Lorsque s’évapore l’écume des choses, il est aisé de vérifier que les changements opérés ne sont que cosmétiques. Ils concernent le champ du développement économique et le secteur du loisir. Il y a en effet eu une libéralisation du secteur de l’économie et les femmes se voient ouvrir la possibilité de conduire ou d’accéder aux stades de football. Des actes symboliques ont par ailleurs été posés comme la nomination de quelques femmes à quelques fonctions supposément importantes comme Fatima Baeshen, devenue porte-parole de l’ambassade du pays à Washington ou ces quelques femmes devenues membres du Conseil consultatif de la Shura, une sorte d’assemblée citoyenne qui conseille le Prince.
Pour le reste, rien n’a changé comme le déclare Nasreen Alissa, une avocate saoudienne qui a créé l’application « Connais tes Droits », pour permettre aux femmes de mieux connaître leurs droits pour mieux les revendiquer.
En Arabie Saoudite, le système de tutelle masculine persiste et constitue le premier sujet de plainte formulé par les femmes qui osent s’exprimer. Elles s’élèvent contre ce statut de minorité dans lequel elles sont placées, les obligeant à requérir la permission d’un tuteur masculin, fût-il leur propre fils, pour obtenir un passeport, voyager à l’étranger ou se marier !
C’est, en substance, ce que vit Khadija Majrashi qui, après avoir durant de nombreuses décennies subi la limitation de ses choix et mouvements par son propre père puis de son mari, fait face aujourd’hui à la farouche opposition de son fils Ali, jeune majeur de 22 ans, qui considère que les femmes ne sont pas outillées pour les activités extérieures comme avoir un emploi ou conduire une voiture.

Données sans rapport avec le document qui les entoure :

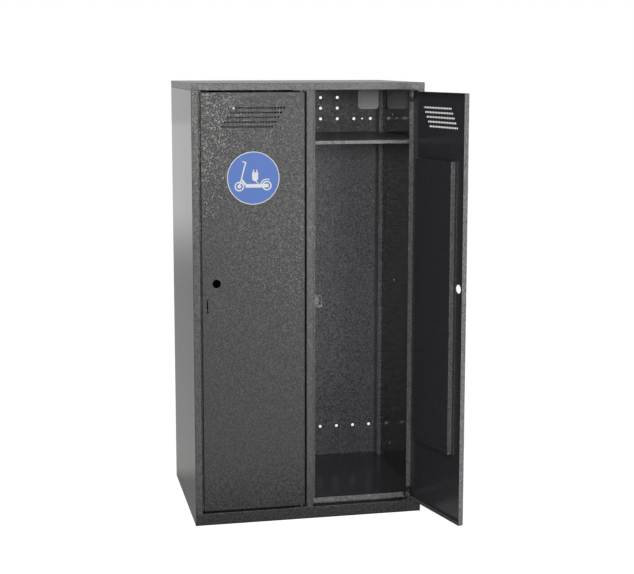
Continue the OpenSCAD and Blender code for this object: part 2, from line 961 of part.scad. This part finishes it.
// Grommet that lines the cable hole from the duct into the socket housing
module cable_grommet(side) {
    duct_x = wall_right[side] - duct_w;
    from_x = duct_x - socket_gap - socket_wall - grommet_lip;
    to_x = duct_x + sheet + grommet_lip;
    color(rubber)
        difference() {
            union() {
                cross_rod(from_x, to_x, grommet_y, socket_z, grommet_neck_d / 2);
                cross_rod(from_x, from_x + grommet_lip, grommet_y, socket_z, grommet_d / 2);
                cross_rod(duct_x - socket_gap, duct_x, grommet_y, socket_z, grommet_d / 2);
            }
            cross_rod(from_x - cut, to_x + cut, grommet_y, socket_z, grommet_bore / 2);
        }
}

left_side_panel();
right_side_panel();
centre_mullion();
centre_partition();
back_panel();
roof_panel();
top_cap();
plinth_front_rail();
plinth_rear_rail();
left_floor_bearer();
right_floor_bearer();
centre_floor_bearer();
floor_pan(0);  // left_floor_pan
floor_pan(1);  // right_floor_pan
shelf(0);  // left_shelf
shelf(1);  // right_shelf
shelf_ledge(0);  // left_shelf_ledge
shelf_ledge(1);  // right_shelf_ledge
rear_strip();  // left_rear_strip
mirror([1, 0, 0]) rear_strip();  // right_rear_strip
cable_duct(0);  // left_cable_duct
cable_duct(1);  // right_cable_duct
duct_cover(0);  // left_duct_cover
duct_cover(1);  // right_duct_cover
strike(0);  // left_strike
strike(1);  // right_strike
hinge_plates(0);  // left_hinge_plates
hinge_plates(1);  // right_hinge_plates
hinge_pins(0);  // left_hinge_pins
hinge_pins(1);  // right_hinge_pins
door_skin(0);  // left_door_skin
door_skin(1);  // right_door_skin
door_stiffener(0);  // left_door_stiffener
door_stiffener(1);  // right_door_stiffener
pivot_brackets(0);  // left_pivot_brackets
pivot_brackets(1);  // right_pivot_brackets
door_bushes(0);  // left_door_bushes
door_bushes(1);  // right_door_bushes
socket_housing(0);  // left_socket_housing
socket_housing(1);  // right_socket_housing
socket_insert(0);  // left_socket_insert
socket_insert(1);  // right_socket_insert
socket_lid(0);  // left_socket_lid
socket_lid(1);  // right_socket_lid
lid_pin(0);  // left_lid_pin
lid_pin(1);  // right_lid_pin
cable_grommet(0);  // left_cable_grommet
cable_grommet(1);  // right_cable_grommet
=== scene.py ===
import json
import math

import bmesh
import bpy
from mathutils import Matrix, Vector


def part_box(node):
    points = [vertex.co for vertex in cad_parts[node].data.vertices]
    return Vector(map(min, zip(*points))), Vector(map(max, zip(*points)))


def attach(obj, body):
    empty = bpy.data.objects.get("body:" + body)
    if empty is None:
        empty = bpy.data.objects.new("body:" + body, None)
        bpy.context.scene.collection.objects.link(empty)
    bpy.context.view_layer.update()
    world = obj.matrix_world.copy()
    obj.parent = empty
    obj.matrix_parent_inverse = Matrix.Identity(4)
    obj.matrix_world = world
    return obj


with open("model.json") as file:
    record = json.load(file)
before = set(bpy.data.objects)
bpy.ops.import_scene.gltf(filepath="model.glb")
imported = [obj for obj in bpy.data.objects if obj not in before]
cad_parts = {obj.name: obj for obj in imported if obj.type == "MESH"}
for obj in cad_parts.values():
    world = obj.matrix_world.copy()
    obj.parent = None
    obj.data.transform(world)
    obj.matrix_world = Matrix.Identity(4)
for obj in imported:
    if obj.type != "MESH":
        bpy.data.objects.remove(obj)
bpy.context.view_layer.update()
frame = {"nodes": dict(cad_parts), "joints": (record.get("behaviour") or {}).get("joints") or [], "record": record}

nodes = frame["nodes"]
mm = 0.001


# Camera, floor and light

view = {
    "location": (-0.95234, -4.81786, 1.58592),
    "tiltDown": 7.8763,
    "turnRight": 11.9721,
    "lens": 77.82,
    "sensorWidth": 36.0,
    "shift": (0.0085, -0.05836),
    "farthest": 100.0,
}

studio = {
    "floorSize": 60.0,
    "floorColour": (0.86, 0.86, 0.86),
    "floorRoughness": 0.9,
    "floorSpecular": 0.1,
    "floorGlow": 0.84,          # added where the camera sees the floor
    "backdrop": (1.0, 1.0, 1.0),
    "behind": 0.70,             # how bright glossy surfaces mirror the far side
    "behindFull": 0.3,          # y of a mirrored ray's direction where that is reached
    "fill": 0.20,               # what the surroundings give the object
}

# the floor's glow in a glossy surface, a painted reflection: each row grows from nothing at one y to all at
# another, and the floor beside the cabinet stays dark in it as painted shade
floorPaintedReflection = (
    {"start": -0.3, "end": -1.0, "more": 0.72},
    {"start": 0.20, "end": 0.45, "more": 0.18},
    {"start": 4.7, "end": 10.0, "more": 0.46},
)

lamps = {
    "key": {"place": (-0.55, -4.8, 1.8), "aim": (0.0, -0.3, 0.9), "size": 0.7, "power": 50.0,
            "colour": (1.0, 0.97, 0.93)},
    "low": {"place": (1.25, -4.8, 0.65), "aim": (0.1, -0.1, 0.8), "size": 0.7, "power": 6.0,
            "colour": (0.97, 0.98, 1.0)},
    "right": {"place": (2.2, -4.5, 1.0), "aim": (0.2, -0.3, 0.8), "size": 0.9, "power": 50.0,
              "colour": (0.97, 0.98, 1.0)},
    "top": {"place": (-1.0, -2.4, 3.3), "aim": (-0.2, -0.3, 1.2), "size": 0.9, "power": 20.0,
            "colour": (1.0, 0.98, 0.95)},
}


def addCamera():
    camera = bpy.data.objects.new("camera", bpy.data.cameras.new("camera"))
    bpy.context.scene.collection.objects.link(camera)
    camera.location = view["location"]
    camera.rotation_euler = (
        math.radians(90 - view["tiltDown"]), 0, math.radians(-view["turnRight"]))
    camera.data.lens = view["lens"]
    camera.data.sensor_width = view["sensorWidth"]
    camera.data.shift_x, camera.data.shift_y = view["shift"]
    camera.data.clip_end = view["farthest"]
    bpy.context.scene.camera = camera


def addLamp(name, lamp):
    light = bpy.data.lights.new(name, "AREA")
    light.size = lamp["size"]
    light.energy = lamp["power"]
    light.color = lamp["colour"]
    thing = bpy.data.objects.new(name, light)
    bpy.context.scene.collection.objects.link(thing)
    thing.location = lamp["place"]
    aim = Vector(lamp["aim"]) - Vector(lamp["place"])
    thing.rotation_euler = aim.to_track_quat("-Z", "Y").to_euler()


# Node trees

def addNode(tree, kind, inputs=None, **settings):
    # an input is a value, or another node's output to link
    made = tree.nodes.new(kind)
    for name, value in settings.items():
        setattr(made, name, value)
    for key, value in (inputs or {}).items():
        if isinstance(value, bpy.types.NodeSocket):
            tree.links.new(value, made.inputs[key])
        else:
            made.inputs[key].default_value = value
    return made


def newMaterial(name):
    material = bpy.data.materials.new(name)
    material.use_nodes = True
    material.node_tree.nodes.clear()
    return material


def newGroup(name, kind, inputs, outputs):
    group = bpy.data.node_groups.new(name, kind)
    for way, sockets in (("INPUT", inputs), ("OUTPUT", outputs)):
        for label, socket in sockets:
            group.interface.new_socket(label, in_out=way, socket_type="NodeSocket" + socket)
    return group


def objectPoints(tree):
    return addNode(tree, "ShaderNodeTexCoord").outputs["Object"]


def alongY(tree, vector):
    return addNode(tree, "ShaderNodeSeparateXYZ", {0: vector}).outputs["Y"]


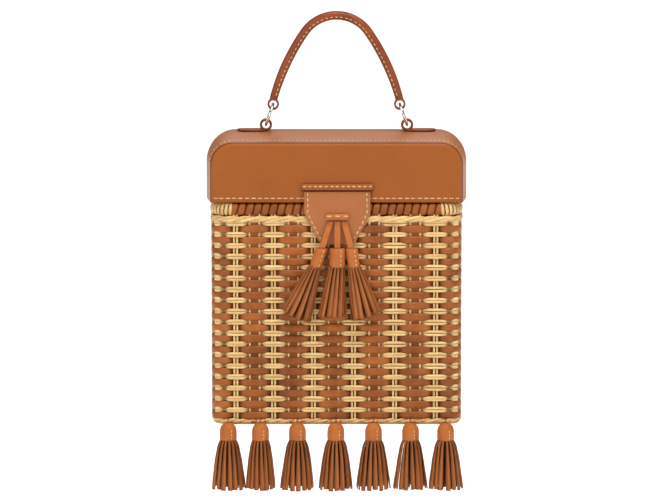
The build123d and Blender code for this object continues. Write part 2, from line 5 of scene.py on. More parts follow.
import bpy
import numpy as np
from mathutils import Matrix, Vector


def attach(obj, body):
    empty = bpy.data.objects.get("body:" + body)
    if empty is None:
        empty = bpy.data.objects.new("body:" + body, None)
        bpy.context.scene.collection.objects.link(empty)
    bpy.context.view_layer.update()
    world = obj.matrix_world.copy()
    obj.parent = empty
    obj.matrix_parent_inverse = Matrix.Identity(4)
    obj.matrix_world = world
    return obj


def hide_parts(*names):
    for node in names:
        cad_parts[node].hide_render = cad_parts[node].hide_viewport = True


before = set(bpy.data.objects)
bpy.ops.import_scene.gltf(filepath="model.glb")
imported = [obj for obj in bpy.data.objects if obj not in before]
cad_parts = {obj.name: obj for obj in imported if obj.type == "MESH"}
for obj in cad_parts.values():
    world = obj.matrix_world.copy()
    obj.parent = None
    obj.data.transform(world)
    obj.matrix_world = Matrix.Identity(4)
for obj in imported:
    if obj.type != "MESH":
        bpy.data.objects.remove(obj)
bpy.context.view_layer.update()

MM = 0.001
upright = np.array([0.0, 0.0, 1.0])
frontward = np.array([0.0, -1.0, 0.0])
rightward = np.array([1.0, 0.0, 0.0])

# Basket
basket_width = 183.0
basket_depth = 100.0
basket_corner = 14.0
wall_top = 154.0
leather_rows = 18
first_row_z = 7.03
row_pitch = 8.067
weft_height = 5.6
weft_thickness = 1.2
cane_radius = 1.04
wall_middle = 1.9
stake_spread = 1.12
stake_radius = 0.8
band_spread = 3.55
band_width = 6.0
corner_stake = 9.6

# Rim and lid
rim_height = 8.6
rim_depth = 8.6
wrap_pitch = 5.74
wrap_cover = 1.03
wrap_lean = 0.22
hinge_x = 46.0
hinge_slot = 9.6
lid_bottom = 163.3
lid_width = 182.4
lid_height = 43.4
lid_corner = 16.0
panel_thickness = 2.4
welt_thickness = 0.8
side_crown = 4.3
top_crown = 4.0
crown_top = lid_bottom + lid_height + top_crown

# Handle, tabs and rings
ring_x = 49.2
ring_radius = 8.1
ring_wire = 1.0
ring_tilt = radians(19.5)
loop_hole = 2.85
loop_width = 6.0
tab_length = 21.4
tab_loop_z = crown_top + 0.1 + 4.6
ring_z = tab_loop_z + ring_radius * cos(ring_tilt)
handle_top = ring_z + 72.9

# Clasp and charms
clasp_x = 0.6
keeper_bottom = lid_bottom + 9.0
flap_face = -52.1
keeper_length = 51.6
keeper_width = 5.0
charm_keeper_top = keeper_bottom - 16.7
charm_keeper_length = 16.6
charm_keeper_width = 4.4
flap_half_width = 24.0
flap_tip_half_width = 12.0
flap_straight = 15.5
flap_length = 38.7
charm_head_length = 13.8
charm_hang_y = -53.1
charm_hang_z = 150.3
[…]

C’est ce que son père, éprouvé par un accident cardiaque, a pourtant approuvé.
Telles des ennemies de l’intérieur, ce sont d’autres femmes qui s’opposent à cette libéralisation des droits des femmes de manière feutrée. L’organisation My Guardian milite pour le maintien de la tutelle sous couvert de promotion des valeurs traditionnelles et de protection des femmes. Une de ses dirigeantes, Rawda Al Youssef, dit ne pas s’opposer aux droits des femmes, mais poursuit l’objectif de corriger « la compréhension tordue de la tutelle ». « Les hommes et les femmes devraient », selon elle, « se compléter » ajoutant qu’« un tuteur devrait être traité comme un conseiller personnel de la femme ».
Des intellectuels saoudiens, comme l’universitaire Madawi Al Rasheed, expriment le fait que cette tutelle relève également d’un placement sous un régime de minorité des femmes sur le plan politique. Pendant qu’elles s’occupent d’affaires de conduite, elles ne s’expriment pas sur des sujets relevant des affaires publiques, trop importantes pour elles. Ces intellectuels militent pour une réelle ouverture des droits civils et politiques pour tous.

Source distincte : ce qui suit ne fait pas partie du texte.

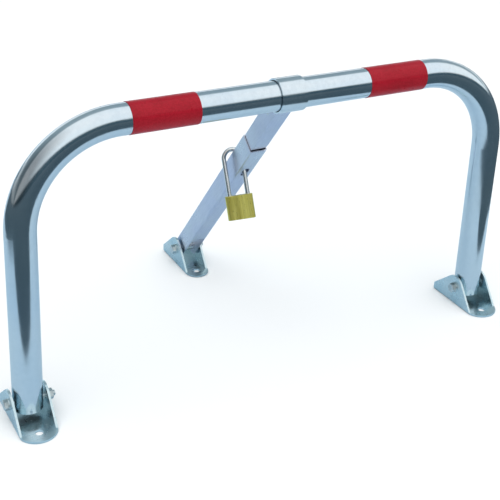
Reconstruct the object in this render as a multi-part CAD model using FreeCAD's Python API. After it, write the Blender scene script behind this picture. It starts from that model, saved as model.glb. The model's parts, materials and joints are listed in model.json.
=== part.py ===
import FreeCAD, Part
import math
import os

V = FreeCAD.Vector
X_AXIS = V(1, 0, 0)
Y_AXIS = V(0, 1, 0)
Z_AXIS = V(0, 0, 1)

# Driving dimensions, in millimetres and degrees.
# The origin lies on the ground, midway between the anchor holes of the two front feet.
# The arch stands across X, its strut runs back along +Y, and it folds down towards -Y.
TUBE_R = 20.0
TUBE_WALL = 2.0
PIVOT_SPAN = 726.0
LEG_SPLAY = 1.5
BEND_R = 130.0
BAR_RISE = 369.0
TUBE_END_DROP = 10.0

PIVOT_Z = 27.0
HOLE_TO_PIVOT = 43.0
REAR_PIVOT_BACK = 301.0
STRUT_X = 6.0

FOOT_T = 3.0
FOOT_BEND_R = 2.4
FRONT_GAP = 45.0
REAR_GAP = 33.0
EAR_R = 20.0
EAR_BACK = 48.0
EAR_BACK_H = 12.0
TONGUE_ARC = 19.0
ANCHOR_R = 5.5

BOLT_R = 4.0
RUN_R = 4.06
BOLT_HOLE_R = 4.4
HEAD_FLATS = 13.0
HEAD_H = 5.3
NUT_H = 6.5
WASHER_R = 8.0
WASHER_T = 1.6
THREAD_STICKOUT = 3.0
BUSH_R = 6.0
WELD_GAP = 0.05

BAND_CENTRE = 171.0
BAND_LEN = 91.0
BAND_GAP = 0.02
BAND_T = 0.5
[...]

L’assassinat du journaliste Khashoggi à l’automne dernier, qui était connu pour être une voix parmi cette intelligentsia saoudienne qui revendique une société ouverte et libre, ne laisse aucun doute quant au chemin qui reste à parcourir aux partisans de la liberté.

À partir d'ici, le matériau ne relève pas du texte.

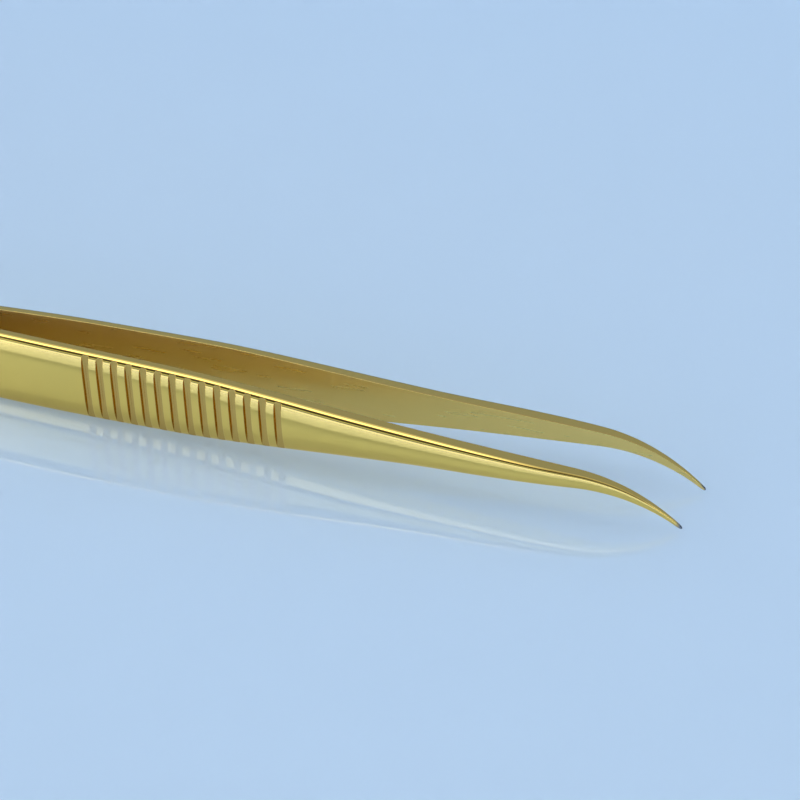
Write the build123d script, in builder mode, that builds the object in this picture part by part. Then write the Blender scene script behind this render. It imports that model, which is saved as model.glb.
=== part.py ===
from build123d import *
from math import acos, degrees, radians, sin
import os

# Lash isolation tweezers with down-curved tips, lying on their lower edges as on a bench.
# Two ground blades are welded face to face at the heel and spring apart towards the tips.
# X runs from the heel to the tips, Y across the opening and Z up from the bench. The origin
# is on the bench, under the middle of the tweezers. Sizes are in millimetres.

# Whole tool
overall_length = 137.0
blade_width = 9.3
blade_thickness = 2.0
half_opening = 4.1

# Curved end: the centre line turns down until the tip is just above the bench
bend_radius = 20.5
tip_width = 0.3
tip_height = 0.15

# Cross-section of a blade: flat inside, crowned outside, long corners bevelled
crown = 0.3
inner_bevel = 0.08
outer_bevel = 0.55

# Taken off a blade where it is ground flat: along both long edges, on which the tweezers lie,
# and inside at the heel, where the blades meet
grind = 0.05

# Grip: flutes milled across the outer face, the first one counted from the heel
groove_count = 14
groove_pitch = 2.0
groove_start = 62.0
groove_depth = 0.43
groove_radius = 0.5

# Heel end, where the blades are welded together; the radius rounds its corners from the side
heel_width = 8.4
heel_thickness = 1.45
heel_radius = 2.6

# A blade is lofted a little too wide, and too thick at the heel, for the grinding
lofted_width = blade_width + 2 * grind
lofted_heel = (
    heel_width / lofted_width,
    -grind / half_opening,
    (heel_thickness + grind) / blade_thickness,
)

# Shape of a blade from the heel (0) to the tip (1) of its centre line. Each row gives the
# place, then the width, the inner face's distance from the middle plane and the thickness,
# as shares of lofted_width, half_opening and blade_thickness.
blade_shape = [
    (0.00, *lofted_heel),
    (0.05, *lofted_heel),
    (0.10, 0.955, 0.025, 0.75),
    (0.17, 0.985, 0.160, 0.77),
    (0.25, 1.000, 0.330, 0.79),
    (0.33, 0.995, 0.500, 0.80),
    (0.41, 0.975, 0.646, 0.80),
    (0.49, 0.932, 0.735, 0.81),
    (0.56, 0.870, 0.797, 0.84),
    (0.63, 0.725, 0.837, 0.92),
    (0.70, 0.555, 0.873, 0.99),
    (0.77, 0.410, 0.925, 1.00),
    (0.83, 0.312, 0.968, 1.00),
    (0.88, 0.228, 0.983, 0.94),
    (0.92, 0.163, 0.990, 0.72),
    (0.95, 0.116, 1.000, 0.48),
    (0.98, 0.062, 1.000, 0.28),
    (1.00, tip_width / lofted_width, 1.000, tip_width / blade_thickness),
]

centre_height = blade_width / 2
tip_drop = centre_height - tip_height
bend_angle = degrees(acos((bend_radius - tip_drop) / (bend_radius - tip_width / 2)))
bend_reach = (bend_radius + tip_width / 2) * sin(radians(bend_angle))
heel_x = -overall_length / 2

# Centre line of the blades seen from the side: straight, then curved down to the tip
with BuildLine(Plane.XZ) as centre_line:
    straight = Line((heel_x, centre_height), (heel_x + overall_length - bend_reach, centre_height))
    JernArc(straight @ 1, straight % 1, bend_radius, -bend_angle)
path = centre_line.wire()

# The left blade, lofted through its cross-sections. In each sketch X is the distance from
# the middle plane and Y runs across the blade's width.
with BuildPart() as left_arm:
    for place, width_share, inner_share, thickness_share in blade_shape:
        half_width = width_share * lofted_width / 2
        thickness = thickness_share * blade_thickness
        inner = inner_share * half_opening
        outer = inner + thickness
        bulge = min(crown, 0.1 * half_width)
        with BuildSketch(Plane(origin=path @ place, x_dir=(0, 1, 0), z_dir=path % place)) as section:
            with BuildLine():
                Polyline((outer, -half_width), (inner, -half_width), (inner, half_width), (outer, half_width))
                ThreePointArc((outer, half_width), (outer + bulge, 0), (outer, -half_width))
            make_face()
            outer_corners = section.vertices().group_by(Axis.X)[-1]
            chamfer(outer_corners, min(outer_bevel, 0.36 * thickness, 0.45 * half_width))
            inner_corners = section.vertices().group_by(Axis.X)[0]
            chamfer(inner_corners, min(inner_bevel, 0.2 * thickness))
    loft()

    # Both long edges are ground flat, down to the blade's width, and so is the weld face
    split(bisect_by=Plane.XY, keep=Keep.TOP)
    split(bisect_by=Plane.XY.offset(blade_width), keep=Keep.BOTTOM)
    split(bisect_by=Plane.XZ, keep=Keep.BOTTOM)

    # The corners of the heel end are rounded off
    with BuildSketch(Plane.XZ):
        with Locations((heel_x, centre_height)):
            Rectangle(2 * heel_radius, 2 * blade_width)
        with Locations((heel_x + 2 * heel_radius, centre_height)):
            RectangleRounded(4 * heel_radius, heel_width + 2 * grind, heel_radius, mode=Mode.SUBTRACT)
    extrude(amount=2 * blade_thickness, both=True, mode=Mode.SUBTRACT)

    # The flutes follow the outer face, so each one is equally deep at mid width
    flute_centres = []
    for i in range(groove_count):
        across = Axis((heel_x + groove_start + i * groove_pitch, 0, centre_height), (0, 1, 0))
        outer_point, _ = left_arm.part.find_intersection_points(across)[-1]
        flute_centres.append(outer_point + (0, groove_radius - groove_depth, 0))
    with Locations(*flute_centres):
        Cylinder(groove_radius, 2 * blade_width, mode=Mode.SUBTRACT)

# The right blade is the left one mirrored across the middle plane
with BuildPart() as right_arm:
    mirror(left_arm.part, about=Plane.XZ)

left_arm.part.label = "left_arm"
right_arm.part.label = "right_arm"
os.makedirs("parts", exist_ok=True)
export_step(left_arm.part, "parts/left_arm.step")
export_step(right_arm.part, "parts/right_arm.step")
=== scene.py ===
from math import acos, cos, pi, radians, sin, sqrt

import bpy
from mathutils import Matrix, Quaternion, Vector


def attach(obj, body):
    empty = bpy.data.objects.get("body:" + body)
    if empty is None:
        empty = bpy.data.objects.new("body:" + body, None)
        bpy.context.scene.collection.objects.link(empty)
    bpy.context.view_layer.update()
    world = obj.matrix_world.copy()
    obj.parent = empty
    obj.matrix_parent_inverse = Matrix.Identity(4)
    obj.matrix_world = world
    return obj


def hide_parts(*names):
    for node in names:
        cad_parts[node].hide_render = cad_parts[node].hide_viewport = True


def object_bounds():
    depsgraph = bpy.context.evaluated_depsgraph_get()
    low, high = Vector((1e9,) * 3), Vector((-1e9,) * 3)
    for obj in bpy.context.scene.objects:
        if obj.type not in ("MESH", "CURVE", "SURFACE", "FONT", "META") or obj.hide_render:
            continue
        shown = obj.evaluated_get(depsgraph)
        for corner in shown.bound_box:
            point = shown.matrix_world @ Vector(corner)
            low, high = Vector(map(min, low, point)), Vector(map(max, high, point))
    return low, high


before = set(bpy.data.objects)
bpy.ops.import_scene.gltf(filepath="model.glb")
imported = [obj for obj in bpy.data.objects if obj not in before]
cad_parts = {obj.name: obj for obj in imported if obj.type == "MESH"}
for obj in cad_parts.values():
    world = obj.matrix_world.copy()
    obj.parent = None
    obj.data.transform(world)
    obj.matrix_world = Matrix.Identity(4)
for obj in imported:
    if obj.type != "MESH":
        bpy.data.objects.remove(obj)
cad_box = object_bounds()
scene = bpy.context.scene
MM = 0.001


def select_only(*pieces):
    """Selects these objects and makes the first one active."""
    bpy.ops.object.select_all(action="DESELECT")
    for piece in pieces:
        piece.select_set(True)
    bpy.context.view_layer.objects.active = pieces[0]


def linear(hex_colour):
    """The linear RGBA of an sRGB colour such as F9D173."""
    channels = [int(hex_colour[i:i + 2], 16) / 255 for i in (0, 2, 4)]
    return [c / 12.92 if c < 0.04045 else ((c + 0.055) / 1.055) ** 2.4 for c in channels] + [1]


def node(tree, kind, links=None, **settings):
    """Adds a node, sets its inputs and properties by name, and links outputs to its inputs."""
    added = tree.nodes.new(kind)
    for name, value in settings.items():
        if name in added.inputs:
            added.inputs[name].default_value = value
        else:
            setattr(added, name, value)
    for name, source in (links or {}).items():
        tree.links.new(source, added.inputs[name])
    return added


# Left blade, in millimetres. The real one is ground from a strip of stainless steel: flat
# inside, crowned outside, its long outer corners rounded on a belt, its end curved down to a
# fine point. The grip is milled with flutes, and the heel is welded to the other blade.
(low_x, low_y, low_z), (high_x, high_y, high_z) = [[v / MM for v in corner] for corner in cad_box]
overall_length = high_x - low_x
blade_width = high_z - low_z
half_opening = 4.1

# Curved end: the centre line turns down until the tip is just above the bench
bend_radius = 20.5
tip_width = 0.3
tip_height = 0.15

# Cross-section: the outer face is flat in the middle and curves down at both sides as far as
# the flank angle, where the rounding of the long corner begins
flank_radius = 7.5
flank_angle = radians(16)
outer_round = 0.9
inner_round = 0.04

# Largest radii where a blade is narrow, as shares of its thickness, half width or flank
inner_limit = 0.2
outer_limit_thick = 0.55
outer_limit_wide = 0.45
flank_limit = 0.92

# Heel end; the radius rounds its corners from the side
heel_width = 8.4
heel_thickness = 1.45
heel_radius = 2.6

# Grip: flutes across the outer face, the first one counted from the heel
groove_count = 14
groove_pitch = 2.0
groove_start = 62.0
groove_width = 1.0
groove_depth = 0.55
groove_corner = 0.26
cutter_height = 2

# Rings of the cage from which the blade is smoothed
ring_spacing = 2
bend_rings = 12

# A blade from the heel (0) to the tip (1) of its centre line: the place, then the width, the
# inner face's distance from the middle plane and the thickness, in millimetres
blade_shape = [
    (0.00, heel_width, 0.0, heel_thickness),
    (0.05, heel_width, 0.0, 1.46),
    (0.10, 8.98, 0.10, 1.50),
    (0.17, 9.26, 0.66, 1.54),
    (0.25, 9.40, 1.35, 1.58),
    (0.33, 9.35, 2.05, 1.60),
    (0.41, 9.17, 2.65, 1.60),
    (0.49, 8.76, 3.01, 1.62),
    (0.56, 8.18, 3.27, 1.68),
    (0.63, 6.82, 3.43, 1.84),
    (0.70, 5.22, 3.58, 1.98),
    (0.77, 3.85, 3.79, 2.00),
    (0.83, 2.93, 3.97, 2.00),
    (0.88, 2.14, 4.03, 1.88),
    (0.92, 1.53, 4.06, 1.44),
    (0.95, 1.09, half_opening, 0.96),
    (0.98, 0.58, half_opening, 0.56),
    (1.00, tip_width, half_opening, tip_width),
]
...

Puisse le jury du prix Nobel de la Paix, dans les choix qu’il rendra à l’automne de cette année, couronner une femme militante de l’égalité en Arabie saoudite. Suggérons cette jeune étudiante saoudienne, Loujain al Hathloul, remarquée par cette organisation d’écrivains, militante des droits des femmes et francophile, qui croupit dans les geôles du Prince MBS, subissant tortures, menaces et humiliations.